Quirt Evans - "Angel and the Badman" (1947)
Quirt Evans is a no-good, very-bad man. Given that Quirt is dangerously close to Squirt, it's surprising he's maintained such a fearsome reputation. There's also a Quaker girl named Penelope Worth and a Marshal named Wistful McClintock. Right on the nose.
Lt. (J.G.) 'Rusty' Ryan - "They Were Expendable" (1945)
If there's one thing we've learned from this list so far, it's that John Wayne appreciated alliteration — especially when paired with a super-cool-sounding military title.
The Ringo Kid - "Stagecoach" (1939)
Henry's outlaw alias The Ringo Kid isn't that inventive (see the Old West outlaw Johnny Ringo), but he's a perfect early representation of the vengeful hero archetype Wayne sticks to after "Stagecoach."
Stony Brooke - The Three Mesquiteers Series (1938-39)
John Wayne's Stony Brooke not only had nature-loving parents, but he's also one of The Three Mesquiteers alongside Tucson Smith and Lullaby Joslin.

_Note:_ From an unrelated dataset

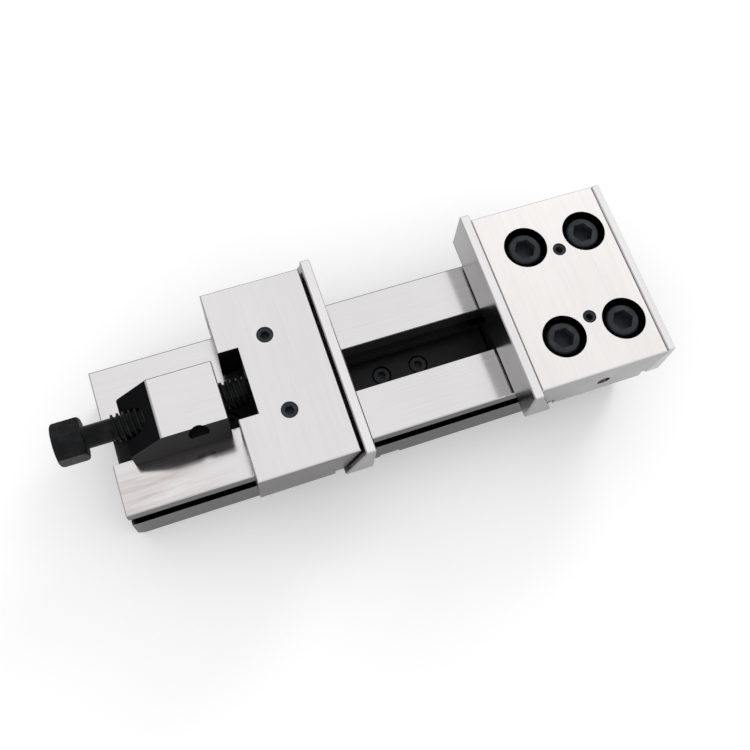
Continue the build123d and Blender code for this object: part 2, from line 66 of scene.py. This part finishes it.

In their first, 55-minute film together, the trio come upon a group of bad men smuggling some element called Monium into Mexico. Vibranium and Unobtainium stand on the shoulders of Monium, cinema's first all-powerful mystery mineral.
Biff Smith - "California Straight Ahead!" (1937)
Biff Smith is magnificent in its simplicity. Again, we have a near-rhyme that's difficult to pronounce. And if Biff isn't the quintessential underdog name, I don't know what is. He's a former school bus driver now managing a trucking company. His fleet races a freight train to the coast to deliver airplane parts. Sound like "Speed?" Keanu Reeves' character name in that 1994 flick was Jack Traven — an obvious spiritual successor to Biff Smith.
Singin' Sandy Saunders - "Riders of Destiny" (1933)
Sally sells seashells and Singin' Sandy Saunders sings. He first appears in the film crooning and strumming a guitar like the sensitive cowboy he is — only John Wayne didn't do any of the actual singing. It was dubbed in.